↓
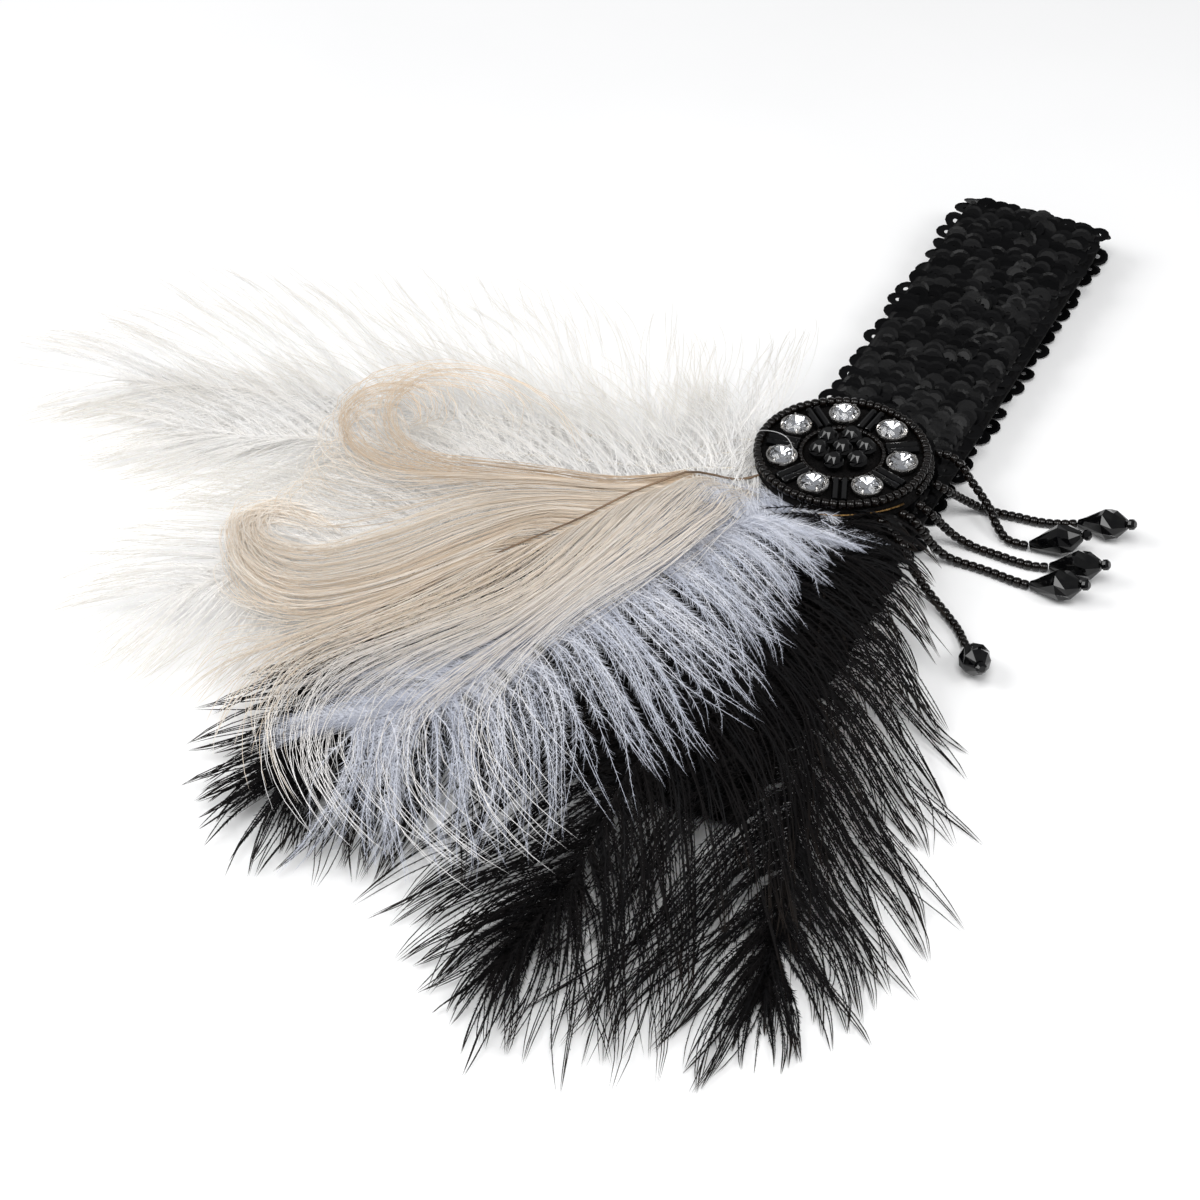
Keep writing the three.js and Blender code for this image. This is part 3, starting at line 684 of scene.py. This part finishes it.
def makeBugles():
    # a pair of tubes between two stones, from the small bead ring outwards
    length = fieldRadius - bugleInner - medallion["seedRingHalf"] - seatGap
    start = bugleInner + medallion["seedRingHalf"] + seatGap / 2
    places, directions = [], []
    for index in range(medallion["stoneCount"]):
        angle = stoneAngle(index + 0.5)
        ahead = np.array([math.cos(angle), math.sin(angle), 0.0])
        beside = np.array([-math.sin(angle), math.cos(angle), 0.0])
        for side in (-1, 1):
            offset = side * (medallion["bugleRadius"] + seatGap / 2)
            places.append(start * ahead + offset * beside + [0, medallionY, seatHeight + medallion["bugleRadius"]])
            directions.append(ahead)
    points, triangles = repeatShape(makeBugle(length), np.array(places), turnsAlong(np.array(directions), None))
    return addObject("bugle_tubes", meshFromArrays("bugle_tubes", points, triangles), jetMaterial)


def giveJet(name):
    # the solids of the larger faceted beads show as they are
    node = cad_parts[name]
    node.data.materials.clear()
    node.data.materials.append(jetMaterial)


finishPiece(makeBugles(), "jet", "bugle_beads")
innerRow = ringPlaces(bugleInner, seatHeight + 0.75 * mm, medallion["smallPitch"])
finishPiece(makeBeadRow("inner_bead_ring", smallBead, *innerRow, 31), "jet", "bugle_beads")
for number in range(7):
    giveJet(f"flower_bead_{number}")
print("medallion made")

# the fringe: start on the rim, then x, the way beyond the band's edge, and the lift as a share of the band's height
fringe = {
    "radius": 1.2 * mm, "rest": 1.4 * mm, "clearance": 0.44 * mm, "pitch": 1.98 * mm,
    "strings": (
        (305, ((14.6, -1.0, 1.06), (14.2, 2.3, 0.91), (13.3, 4.9, 0.69), (11.7, 8.7, 0.45), (9.1, 12.4, 0.29),
               (5.9, 15.5, 0.13), (3.2, 19.3, 0.03), (3.2, 24.7, 0.01))),
        (275, ((3.6, 2.2, 0.89), (6.8, 4.3, 0.57), (10.2, 7.1, 0.23), (12.2, 9.9, 0.02), (12.7, 13.9, 0.00),
               (13.2, 18.5, 0.00), (13.6, 23.5, 0.00), (15.0, 28.5, 0.00), (16.9, 32.8, 0.01))),
        (253, ((-7.1, 2.1, 0.91), (-5.0, 4.2, 0.57), (-3.2, 7.9, 0.18), (-2.7, 12.7, 0.00), (-3.2, 18.5, 0.00),
               (-3.6, 23.7, 0.00), (-3.4, 28.5, 0.00), (-2.4, 32.1, 0.01))),
        (239, ((-13.4, 0.3, 1.04), (-13.1, 2.5, 0.80), (-12.0, 4.5, 0.48), (-10.8, 7.5, 0.16), (-9.9, 11.1, 0.01),
               (-9.9, 16.0, 0.00), (-10.3, 21.1, 0.00), (-10.9, 26.1, 0.00), (-11.1, 30.2, 0.01))),
        (225, ((-20.0, -3.0, 1.06), (-23.0, 1.1, 1.01), (-25.4, 4.1, 0.80), (-27.0, 7.5, 0.50), (-28.2, 11.3, 0.23),
               (-30.4, 15.9, 0.04), (-34.2, 20.5, 0.00), (-39.2, 24.4, 0.01))),
    ),
}


def evenPlaces(route, pitch):
    way = wayAlong(route)
    count = int(round(way[-1] / pitch))
    wanted = (np.arange(count) + 0.5) * way[-1] / count
    step = 0.2 * mm
    ahead = pointsAt(route, way, wanted + step) - pointsAt(route, way, wanted - step)
    return pointsAt(route, way, wanted), normalised(ahead)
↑
### Requirement
Write the whole listing out again. Keep every line exactly as it is.

### Answer to this task
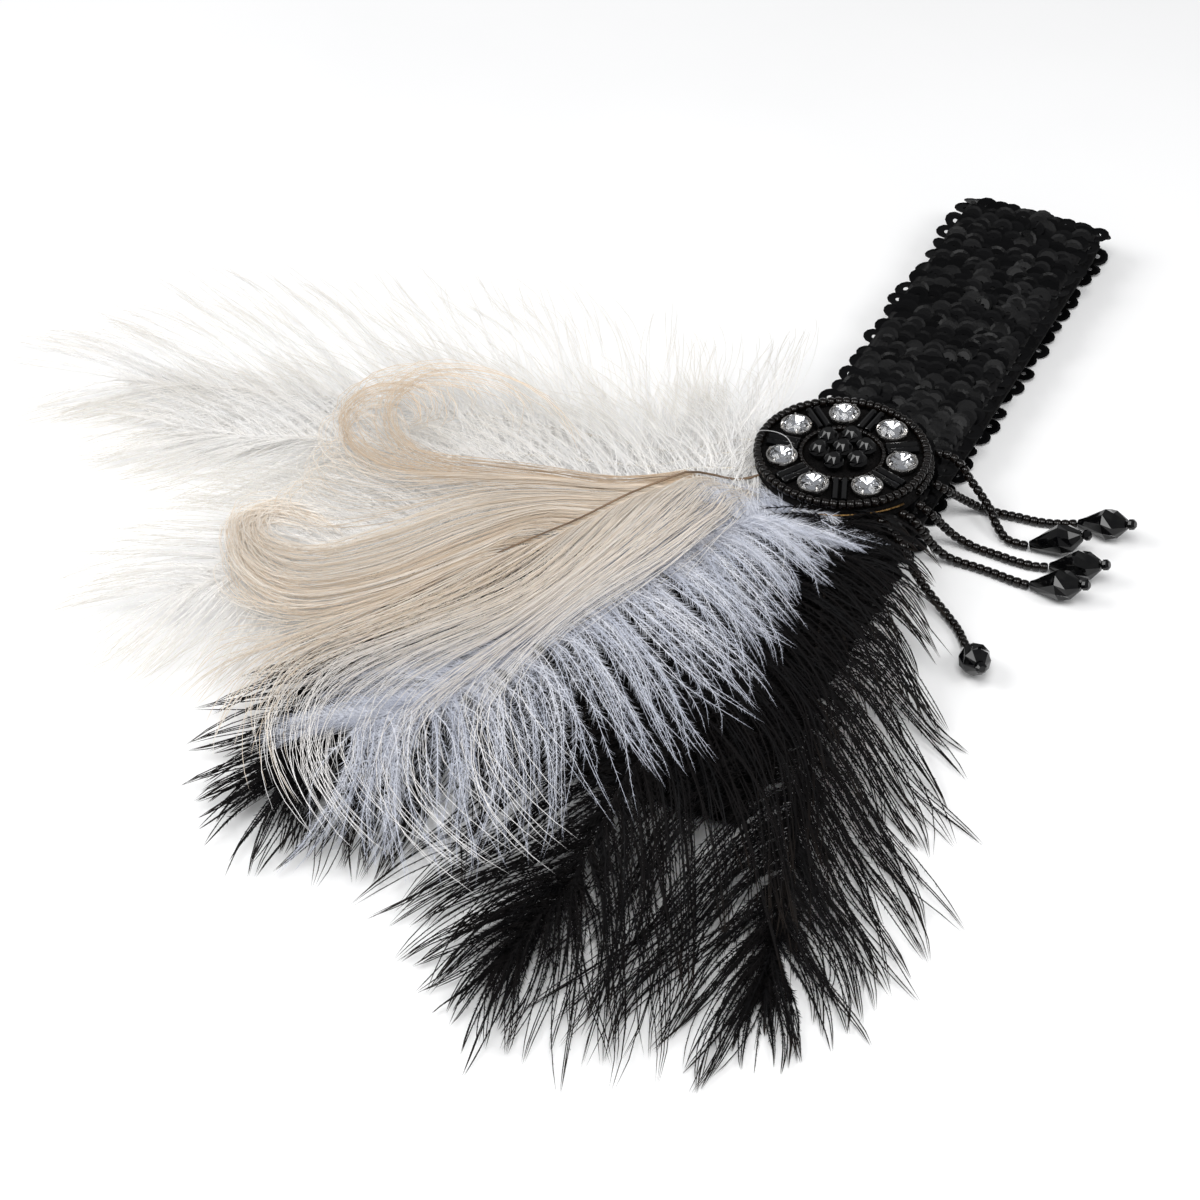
Keep writing the three.js and Blender code for this image. This is part 3, starting at line 684 of scene.py. This part finishes it.
def makeBugles():
    # a pair of tubes between two stones, from the small bead ring outwards
    length = fieldRadius - bugleInner - medallion["seedRingHalf"] - seatGap
    start = bugleInner + medallion["seedRingHalf"] + seatGap / 2
    places, directions = [], []
    for index in range(medallion["stoneCount"]):
        angle = stoneAngle(index + 0.5)
        ahead = np.array([math.cos(angle), math.sin(angle), 0.0])
        beside = np.array([-math.sin(angle), math.cos(angle), 0.0])
        for side in (-1, 1):
            offset = side * (medallion["bugleRadius"] + seatGap / 2)
            places.append(start * ahead + offset * beside + [0, medallionY, seatHeight + medallion["bugleRadius"]])
            directions.append(ahead)
    points, triangles = repeatShape(makeBugle(length), np.array(places), turnsAlong(np.array(directions), None))
    return addObject("bugle_tubes", meshFromArrays("bugle_tubes", points, triangles), jetMaterial)


def giveJet(name):
    # the solids of the larger faceted beads show as they are
    node = cad_parts[name]
    node.data.materials.clear()
    node.data.materials.append(jetMaterial)


finishPiece(makeBugles(), "jet", "bugle_beads")
innerRow = ringPlaces(bugleInner, seatHeight + 0.75 * mm, medallion["smallPitch"])
finishPiece(makeBeadRow("inner_bead_ring", smallBead, *innerRow, 31), "jet", "bugle_beads")
for number in range(7):
    giveJet(f"flower_bead_{number}")
print("medallion made")

# the fringe: start on the rim, then x, the way beyond the band's edge, and the lift as a share of the band's height
fringe = {
    "radius": 1.2 * mm, "rest": 1.4 * mm, "clearance": 0.44 * mm, "pitch": 1.98 * mm,
    "strings": (
        (305, ((14.6, -1.0, 1.06), (14.2, 2.3, 0.91), (13.3, 4.9, 0.69), (11.7, 8.7, 0.45), (9.1, 12.4, 0.29),
               (5.9, 15.5, 0.13), (3.2, 19.3, 0.03), (3.2, 24.7, 0.01))),
        (275, ((3.6, 2.2, 0.89), (6.8, 4.3, 0.57), (10.2, 7.1, 0.23), (12.2, 9.9, 0.02), (12.7, 13.9, 0.00),
               (13.2, 18.5, 0.00), (13.6, 23.5, 0.00), (15.0, 28.5, 0.00), (16.9, 32.8, 0.01))),
        (253, ((-7.1, 2.1, 0.91), (-5.0, 4.2, 0.57), (-3.2, 7.9, 0.18), (-2.7, 12.7, 0.00), (-3.2, 18.5, 0.00),
               (-3.6, 23.7, 0.00), (-3.4, 28.5, 0.00), (-2.4, 32.1, 0.01))),
        (239, ((-13.4, 0.3, 1.04), (-13.1, 2.5, 0.80), (-12.0, 4.5, 0.48), (-10.8, 7.5, 0.16), (-9.9, 11.1, 0.01),
               (-9.9, 16.0, 0.00), (-10.3, 21.1, 0.00), (-10.9, 26.1, 0.00), (-11.1, 30.2, 0.01))),
        (225, ((-20.0, -3.0, 1.06), (-23.0, 1.1, 1.01), (-25.4, 4.1, 0.80), (-27.0, 7.5, 0.50), (-28.2, 11.3, 0.23),
               (-30.4, 15.9, 0.04), (-34.2, 20.5, 0.00), (-39.2, 24.4, 0.01))),
    ),
}


def evenPlaces(route, pitch):
    way = wayAlong(route)
    count = int(round(way[-1] / pitch))
    wanted = (np.arange(count) + 0.5) * way[-1] / count
    step = 0.2 * mm
    ahead = pointsAt(route, way, wanted + step) - pointsAt(route, way, wanted - step)
    return pointsAt(route, way, wanted), normalised(ahead)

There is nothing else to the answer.